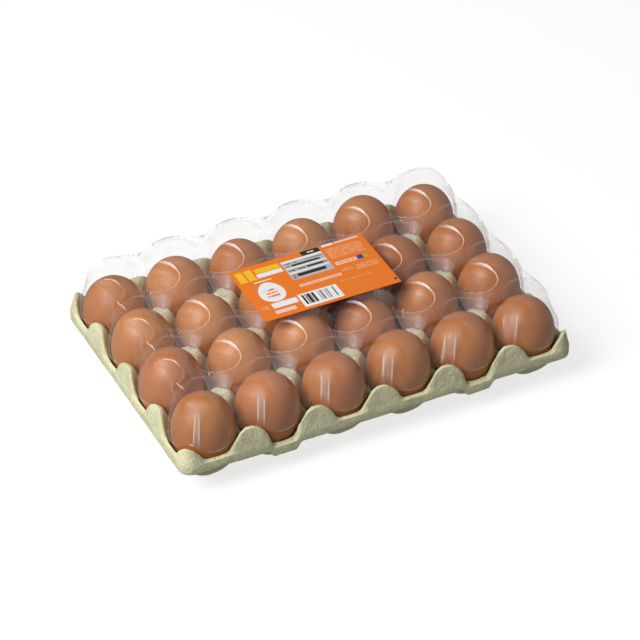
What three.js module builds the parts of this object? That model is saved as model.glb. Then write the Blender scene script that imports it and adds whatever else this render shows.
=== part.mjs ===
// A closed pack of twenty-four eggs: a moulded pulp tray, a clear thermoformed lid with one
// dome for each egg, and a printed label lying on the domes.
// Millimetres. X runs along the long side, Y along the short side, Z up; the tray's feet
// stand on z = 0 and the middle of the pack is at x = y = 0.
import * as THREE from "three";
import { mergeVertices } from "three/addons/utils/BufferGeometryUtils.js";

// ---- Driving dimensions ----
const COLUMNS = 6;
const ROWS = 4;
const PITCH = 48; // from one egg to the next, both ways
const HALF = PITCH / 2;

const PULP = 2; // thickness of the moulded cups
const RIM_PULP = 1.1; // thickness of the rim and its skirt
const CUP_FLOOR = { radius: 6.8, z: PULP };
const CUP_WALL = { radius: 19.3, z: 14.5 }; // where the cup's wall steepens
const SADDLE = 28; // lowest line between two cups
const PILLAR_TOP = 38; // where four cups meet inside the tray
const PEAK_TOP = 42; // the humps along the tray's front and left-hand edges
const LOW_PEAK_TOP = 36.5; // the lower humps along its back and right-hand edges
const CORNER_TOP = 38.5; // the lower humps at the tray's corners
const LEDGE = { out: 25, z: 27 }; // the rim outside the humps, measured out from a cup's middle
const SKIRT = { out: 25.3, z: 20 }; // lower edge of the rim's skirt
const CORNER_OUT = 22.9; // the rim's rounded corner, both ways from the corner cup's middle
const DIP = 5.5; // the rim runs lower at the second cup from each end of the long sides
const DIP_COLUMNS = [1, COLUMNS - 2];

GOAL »
Work out how many lines of the data hold the string "three". Reply with that number alone.

SOLUTION TO THE EXERCISE »
3